Here's why: This group gets the "slightly better" label for two reasons - one of the youngsters will show some improvement, and one of the many nose tackle darts will stick. Sure, It's frustrating to watch this team go through offseason after offseason and do very little to help their interior defensive line, but in the process they've collected quite a few young prospects. Last season, the team tried to mitigate their problems by signing two former Pro Bowlers in free agency in Gerald McCoy and Dontari Poe. Unfortunately, McCoy got hurt in training camp and Poe was just terrible. Both players were released by the Cowboys before the end of October.

This year, it's hard to know exactly how the defensive tackle pecking order will turn out. There are a lot of promising young players starting with Trysten Hill who was finally showing us something before being lost for the year in Week 5. Second-year player Neville Gallimore and rookie Osa Odighizuwa will all be fighting for snaps. It's hard not to think that at least one of these guys will step up and emerge as a viable contributor this year.

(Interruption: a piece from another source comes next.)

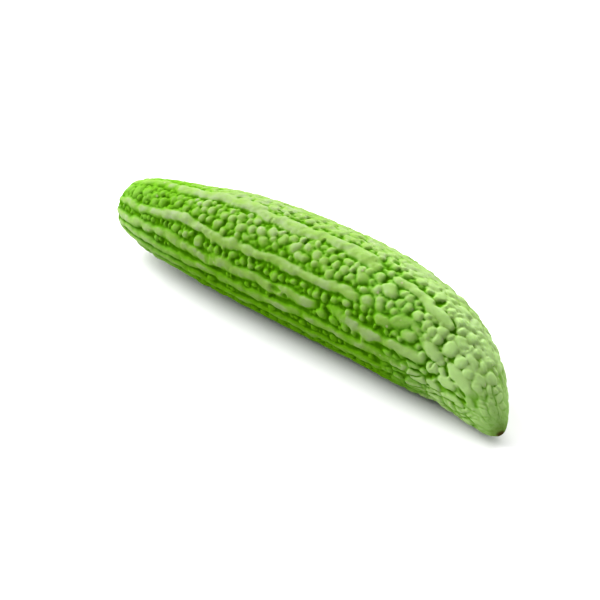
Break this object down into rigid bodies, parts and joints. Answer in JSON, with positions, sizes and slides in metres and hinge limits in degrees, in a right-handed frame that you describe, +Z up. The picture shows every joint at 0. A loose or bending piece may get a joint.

They also have some nose tackle options in free agents Brent Urban and Carlos Watkins as well as rookie draft pick Quinton Bohanna Fanna Fo-Fanna (he goes by Bohanna for short), but none of those players offer the team much of an upgrade from Antwaun Woods. It's almost a push, but I give it just a smidgen of an upgrade.

LINEBACKER = much better

Here's why: If first you don't succeed, sign, draft, and draft some more linebackers to help out. And that's what this Cowboys team did this offseason. The disappointing performances of Leighton Vander Esch and Jaylon Smith were coupled by poor coaching and poor play. The Cowboys decided not to wait around to see which factor was the biggest failure as they've revamped both. Dan Quinn is in as hopefully that reduces those moments where the linebackers are completely lost in what they're supposed to be doing. The team also added Keanu Neal in free agency, who is normally a strong safety, but was brought to Dallas to help the linebacker position. Dallas also added two fast linebackers in the draft in Micah Parsons and Jabril Cox. While it's unclear how this group will shape out, rest assure - this team has a plethora of options.

The Cowboys lost Sean Lee (retirement) and Joe Thomas (free agency), but the changes in coaching and new bodies bring a lot of reasons to see improvements with this group in 2021.

CORNERBACK = slightly worse

Here's why: The Cowboys cornerback position group wasn't in great shape as it was last year as they were mediocre at best, so it's not very comforting to see things not getting better this year. While nobody appears to be losing any sleep about losing starter Chidobe Awuzie in free agency this year, it's not going to be easy to just replace him. The Cowboys drafted not one, not two, but three cornerbacks, starting with second-round pick Kelvin Joseph. It might take him a bit to get up to speed, but hopefully by midseason he can slide into a starting cornerback spot opposite Trevon Diggs. The team also loves third-round pick Nahshon Wright. While he had many of us scratching our heads on draft day, he's already showing in camp why the scouts were so high on him. Israel Mukuamu was drafted in the sixth round, but Day 3 picks usually have an uphill battle to make the team as he's most likely to be headed for the practice squad.

The Cowboys did re-sign Jourdan Lewis who is a serviceable slot corner. Veteran Anthony Brown is still around and should challenge Lewis for the slot spot once Brown's bridge services on the outside are completed and Joseph is ready to go. Hopefully, in the long run things do improve as they do have a lot of young players who will eventually develop, but don't expect immediate dividends. There will be some definite growing pains this season.

SAFETY = slightly better

Here's why: Like the defensive line groups mentioned earlier, this unit doesn't offer a lot of reasons why things will be better, but at the same time, it just wasn't very strong in the first place. Every little bit helps. The combo of a true free safety in Damontae Kazee with the continued development of Donovan Wilson gives us reason to believe there could be a small upgrade at this position. While the addition of Neal is more for the linebacker spot, his hybrid ability to play strong safety gives the team a legit run stopper in the right personnel group.

The team is still missing a geniune ball-hawking safety talent. Xavier Woods left in free agency, but his coverage ceiling wasn't very high to begin with so the addition of Kazee should help in that area. Maybe one day in the future this team will address this position more seriously, but in the meantime they should still have a similar if not slightly better safety group.